For the other kinds of callbacks, the order passed to the Trainer is preserved.

There are many instances where you want a callback to occur after model checkpointing, for example a task that remotely executes that checkpoint on some other task, etc. The alternative is to place such calls in a different callback such as on_train_epoch_start but that is then breaking the paradigm of callbacks entirely. I would want there to be a way to define callbacks to occur in the order the user placed them in.

carmocca commented 1 year ago

The Trainer needs a mechanism to force a hook order (opt-in). https://github.com/Lightning-AI/lightning/issues/17131 suggests this.

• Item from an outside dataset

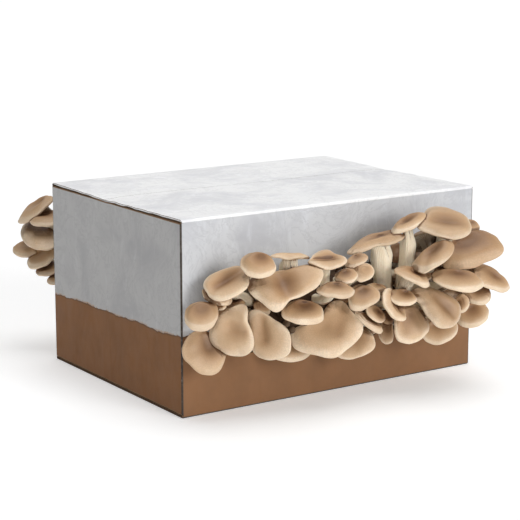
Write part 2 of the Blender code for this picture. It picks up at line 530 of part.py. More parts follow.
# The caps of the front cluster: column, row, wide, tall, slant and reach, then whatever
# differs from DEFAULT_SHAPE.  They run from the lower left to the upper right.  An edge
# lists columns and rows on the cap's outline, clockwise.
FRONT_CAPS = {
    "lower_left_lobed": (204.5, 354, 22.5, 19.5, -40, 26, {
        "edge": ((190, 336), (206, 333), (214, 337), (222, 344), (226, 353), (224, 361),
                 (221, 368), (217, 373), (210, 376), (203, 375.5), (197, 372), (191, 366),
                 (185, 359), (183, 353), (183.5, 347), (186, 341)),
        "dip": 0.06}),
    "far_left_round": (201.5, 317, 16.5, 14, 5, 30, {
        "edge": ((193, 305), (200, 303.3), (208, 303), (214, 304.5), (217.5, 310), (217, 318),
                 (214, 325), (209, 329), (203, 331), (196, 330.5), (190, 327), (186.5, 321),
                 (186, 315), (188, 309)),
        "crown": 0.24, "aside": 0.5, "dip": 0.06}),
    "left_horned": (231.5, 333, 24, 21.5, 90, 37, {
        "edge": ((224, 308.5), (231, 308.5), (237, 305.5), (243, 304.5), (248, 309), (247, 316),
                 (249, 326), (252.5, 335), (253.5, 343), (252, 350), (248, 354.5), (240, 356),
                 (228, 354), (221, 350), (214, 345), (210, 340), (209, 334), (212, 327),
                 (217, 320), (218, 312.5)),
        "aside": 0.2, "turn": -80, "dip": 0.14}),
    "left_rolled": (269.5, 335.5, 25.2, 21.5, 88, 46, {
        "edge": ((253, 310.3), (258, 310), (262, 313), (268, 316), (275, 321), (283, 325.5),
                 (288, 330), (290, 337), (290.5, 345), (290, 351), (287, 356), (280, 358.5),
                 (272, 359.5), (262, 358), (256, 355), (253, 350), (253.5, 343), (253, 336),
                 (251, 329), (248, 323), (246.8, 318), (248, 313)),
        "dip": 0.06}),
    "low_strip": (290, 351, 23, 12.5, 0, 24, {"lean": 20, "stem": 4.5}),
    "upper_left_funnel": (227, 283.5, 25, 12.5, 26, 34, {
        "edge": ((207, 278), (212, 275), (220, 272), (230, 268.5), (240, 266), (245, 268),
                 (248.5, 273), (249, 280), (247, 288), (240, 293), (232, 297.5), (225, 299.5),
                 (216, 299), (209, 293), (205.5, 287), (205, 282)),
        "crown": -0.02, "dip": 0.04, "aside": 0.25}),
    "under_left_sliver": (217, 296, 14.5, 9, -15, 24, {
        "edge": ((203, 293), (206, 288), (214, 286), (224, 290), (230, 296), (231, 303),
                 (226, 305.5), (219, 305), (212, 302.5), (206, 298.5)),
        "stem": 3.5, "lean": 35}),
    "top_left_convex": (258, 265, 17, 12, -10, 52, {"crown": 0.34, "curl": 0.22, "dip": 0.05}),
    "middle_saddle": (287, 285.5, 36, 22, 10, 60, {
        "edge": ((253, 276.5), (263, 275.5), (274, 272), (287, 270), (299, 266), (310, 265),
                 (320, 267), (323.5, 273), (321, 281), (315, 288.5), (305, 293.5), (297, 297),
                 (289.5, 299), (285.5, 303), (283.5, 309), (279, 312.5), (273, 311),
                 (266, 306.5), (258, 299.5), (250, 293), (248.5, 284)),
        "aside": 0.15, "dip": 0.05, "bend": 0.05}),
    "edge_on_top": (290, 257, 18, 4, -4, 46, {
        "lean": 86, "deep": 0.019, "aside": 0.1, "foot": (292, 284, 20), "stem": 8.0}),
    "top_funnel": (327, 259.5, 19.5, 8.5, -2, 60, {
        "edge": ((308, 262), (311, 258), (314, 254), (318, 251.5), (323, 250), (328, 250),
                 (332, 253), (336, 255.5), (342, 256), (346, 260), (344, 263), (338, 266),
                 (330, 268), (322, 267.5), (314, 265)),
        "crown": -0.04, "dip": 0.04, "aside": 0.2, "foot": (325, 288, 25), "stem": 6.0}),
    "middle_oval": (345.5, 276, 11, 7.5, 8, 66, {"stem": 4.5}),
    "curled_pale": (363, 272, 10.5, 8.5, -20, 56, {
        "edge": ((353, 266), (360, 264.5), (366, 263), (371, 267), (373, 272), (370, 277),
                 (365, 280), (359, 281), (354, 276)),
        "stem": 5.5}),
    "small_over_pale": (356, 260, 11.5, 6.5, 22, 60, {
        "edge": ((345, 266), (347, 260), (351, 256), (358, 253.5), (364, 254), (367, 257),
                 (364, 261), (357, 264.5), (350, 267)),
        "stem": 4.5}),
    "long_side_view": (375, 243, 28.5, 6.5, 17, 48, {
        "edge": ((347, 254), (350, 249), (356, 244), (362, 240), (368, 237), (375, 235),
                 (384, 233.5), (393, 233), (400, 235), (401, 239), (396, 241.5), (385, 243.5),
                 (375, 246.5), (365, 250), (356, 253.5)),
        "lean": 74, "deep": 0.023, "aside": 0.2, "crown": 0.22, "curl": 0.16, "turn": 0,
        "foot": (382, 284, 30), "stem": 9.0, "flare": 0.45}),
    "high_slanted": (406.3, 223.7, 18.7, 6.5, 27, 60, {
        "lean": 74, "deep": 0.023, "crown": 0.22, "aside": 0.1, "turn": 0,
        "foot": (401, 284, 38), "stem": 9.5}),
    "top_right_large": (443, 224, 27, 14.5, -8, 72, {
        "edge": ((423, 217), (425, 212), (430, 209), (437, 208), (444, 208), (451, 210),
                 (458, 213.5), (463, 217), (467, 222), (468.5, 227), (467, 232), (463, 236),
                 (457, 238), (450, 239), (443, 238.5), (435, 236.5), (427, 233), (420, 230.5),
                 (416, 229), (418, 225), (422, 221)),
        "crown": 0.16, "dip": 0.04, "aside": 0.15, "turn": -60, "foot": (440, 290, 25)}),
    "gilled_behind": (425, 240, 18, 13, 20, 46, {
        "lean": 122, "deep": 0.019, "outward": 0.0, "aside": 0.2, "turn": -90,
        "foot": (425, 285, 20), "stem": 7.0}),
    "far_top_sliver": (468, 225, 9, 6, -20, 50, {"stem": 4.0}),
    "right_large": (470, 250.5, 32, 18, 13, 66, {
        "edge": ((450, 243), (456, 238), (462, 234.5), (468, 231.5), (474, 230), (481, 230.5),
                 (488, 233), (494, 238), (499, 243.5), (503, 250), (500, 254.5), (494, 257.5),
                 (487, 260), (480, 263), (474, 265.5), (467, 268), (460, 269.5), (452, 270.5),
                 (445, 269), (441, 264), (445, 256), (447, 249)),
        "aside": 0.6, "turn": 130}),
    "right_slanted": (432, 257.5, 23, 9.5, 38, 84, {
        "edge": ((440, 241.5), (446, 241.5), (451, 245), (452, 250), (449, 256), (444, 262),
                 (437, 267), (430, 272), (423, 274), (417, 271.5), (412, 267), (411, 262),
                 (414, 257.5), (420, 253.5), (426, 249.5), (433, 245)),
        "aside": 0.5, "turn": 60}),
    "curled_rim": (411, 277, 18.5, 6.5, -27, 78, {
        "edge": ((396, 268), (400, 266.5), (406, 266.8), (412, 269.5), (419, 274), (424, 279),
                 (427, 284), (425, 287), (420, 286), (413, 282.5), (406, 278.5), (400, 275),
                 (395, 272)),
        "stem": 7.5, "foot": (402, 292, 40)}),
    "right_wide": (456.5, 281, 26.5, 10.3, -8, 92, {
        "edge": ((431, 275), (436, 271.5), (444, 270.5), (453, 271.5), (463, 272), (472, 274),
                 (478, 277.5), (482, 283), (481, 288), (476, 290.5), (468, 291.5), (460, 291.5),
                 (450, 289.5), (441, 286), (434, 281.5)),
        "crown": 0.1, "aside": 0.6, "dip": 0.1}),
    "far_right": (492.5, 279.3, 18.5, 8.5, -40, 78, {
        "edge": ((482, 267), (484, 264.5), (490, 269), (497, 274), (503, 280), (506.5, 286),
                 (505, 290.5), (499, 291), (493, 289), (487, 285.5), (481, 281), (479, 274)),
        "crown": 0.20, "aside": 0.25, "stem": 5.0}),
    "right_edge_oval": (476, 295.5, 14, 10, 5, 74, {
        "edge": ((464, 289), (472, 286), (480, 286), (486, 288), (489, 293), (489, 299),
                 (485, 303.5), (479, 304.5), (472, 303), (466, 299), (462, 294))}),
    "right_inner": (461.2, 303.6, 9, 7.5, 80, 74, {"stem": 4.5}),
    "right_edge_low": (472.5, 315.5, 15.5, 12.5, 10, 56, {
        "edge": ((470, 304.5), (477, 303), (483, 304), (486.5, 308.5), (488, 315), (485.5, 321),
                 (480, 325.5), (473, 328), (465, 327.5), (459, 324), (456.5, 318), (459, 312),
                 (464, 307)),
        "aside": 0.5}),
    "right_folded": (436, 307.5, 28, 18, -40, 78, {
        "edge": ((410, 293), (413, 288.5), (418, 286.5), (423, 287.5), (430, 289), (438, 291.5),
                 (446, 294), (453, 297), (457, 302), (459.5, 309), (460, 316), (457.5, 321.5),
                 (453, 325), (446, 328), (439, 328), (433, 326), (429, 320), (425, 314),
                 (420, 306), (416, 300), (411, 297)),
        "aside": 0.22, "turn": 10, "bend": -0.12, "dip": 0.05}),
    "right_low": (440, 331, 18, 13.5, 20, 52, {"aside": 0.6, "lean": 25}),
    "right_low_tall": (411.5, 325, 19.5, 17, -60, 62, {
        "edge": ((400, 308), (405, 306), (412, 305), (417, 307.5), (421, 313), (425, 319),
                 (428.5, 326), (427, 332), (423, 337), (418, 341), (411, 344), (404, 343.5),
                 (398, 340.5), (395.5, 335), (395, 325), (396, 315)),
        "aside": 0.5, "turn": 165, "dip": 0.06}),
    "right_middle_oval": (403.5, 297.5, 13, 7.8, -12, 72, {
        "edge": ((391, 292), (396, 290), (402, 290), (408, 292.5), (414, 297), (415.5, 301),
                 (411, 304), (403, 305.3), (396, 304), (391, 300)),
        "stem": 4.5}),
    "crescent": (392, 305, 17.5, 7.5, -58, 66, {
        "edge": ((388, 290), (393, 292), (397, 298), (399, 306), (401.5, 313), (402.5, 318.5),
                 (401, 321), (396, 320.5), (390, 316), (386, 310), (383, 304), (381, 298),
                 (382, 292)),
        "bend": 0.15, "stem": 4.5, "dip": 0.05}),
    "small_tongue": (375, 314, 11, 6.2, -42, 52, {"stem": 4.0}),
    "pale_rim": (368, 323, 16.5, 5, -38, 46, {"stem": 4.0}),
    "low_tongue": (386.5, 332.5, 7, 12.5, 0, 38, {
        "edge": ((380, 322), (386, 319), (392, 322), (393, 332), (393, 341), (389, 344.5),
                 (383, 343), (379, 337), (379, 328)),
        "stem": 3.5, "lean": 20, "aside": 0.3, "dip": 0.05}),
    "middle_round": (364, 298, 16, 12.3, 15, 62, {
        "edge": ((350, 291), (355, 286.5), (362, 285.5), (370, 287), (376, 290), (379, 296),
                 (377, 301), (371, 305), (365, 308), (358, 310.5), (352, 310), (349.5, 304),
                 (349, 297)),
        "aside": 0.6}),
    "flat_oval": (335, 290.5, 18, 6.8, -4, 70, {
        "edge": ((317, 291), (321, 286.5), (327, 284), (334, 284), (343, 286), (350, 288),
                 (353, 292), (350, 296), (342, 297.5), (333, 297), (324, 295)),
        "stem": 5.0}),
    "hidden_sliver": (376, 288.5, 11.5, 4.2, -12, 46, {
        "edge": ((365, 287), (371, 284.5), (378, 285), (385, 288), (386, 291.5), (380, 292.5),
                 (372, 291)),
        "stem": 4.0}),
    "middle_low": (303, 313, 20.5, 11.5, -8, 60, {
        "edge": ((282, 314), (285, 308), (291, 303.5), (299, 301.5), (306, 302), (313, 304),
                 (319, 307), (322, 312), (322.5, 318), (320, 322), (313, 324.3), (304, 324.8),
                 (296, 323.5), (289, 320.5), (283, 317.5)),
        "aside": 0.6}),
    "bottom_large": (328.5, 331.5, 35, 28, 8, 50, {
        "edge": ((292, 332), (297, 328), (305, 326.5), (314, 325.5), (321, 322), (323.5, 314),
                 (327, 306), (331, 302), (337, 300.5), (343, 301.5), (348, 305), (351, 311),
                 (356, 315.5), (360, 321), (363, 327), (363, 332.5), (360, 338), (355, 343),
                 (349, 348), (343, 352.5), (337, 357), (331, 358.5), (323, 358), (316, 355.5),
                 (308, 354), (300, 352.5), (295, 349), (293, 343)),
        "aside": 0.1, "turn": 160, "dip": 0.08, "lean": 42}),
    "behind_bottom": (357, 343, 20, 15, 28, 34, {
        "edge": ((337, 350), (340, 341), (347, 334), (355, 329), (362, 328), (368, 331),
                 (372, 336), (375, 343), (374, 349), (370, 353), (362, 357), (353, 359.5),
                 (345, 359.5), (338, 358)),
        "lean": 22, "stem": 5.0, "dip": 0.08}),
}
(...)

Feel free to leave your thoughts or proposal

abhay-agarwal commented 1 year ago

We are going with a callback that extends the Checkpoint stub class. My recommendation to unblock this issue (which is going to remain a sticking point for the community IMO -- it's one of those "opaque magical things that frameworks do" that can piss off devs) is as follows:

  1. keep whatever you have in place for 2.0 level workarounds
  2. Implement a set of stub callbacks -- PreCheckpointCallback CheckpointingCallback PostCheckpointingCallback, PreLightningModuleCallback, PostLightningModuleCallback that operate with stricter guarantees.
  3. In the next breaking release (i.e. 3.0) possibly adjust all callbacks in the standard library to subclass these stubs.

I am unfortunately unable to participate in the OSS code repo here, but I appreciate your work on this framework (which we use heavily)!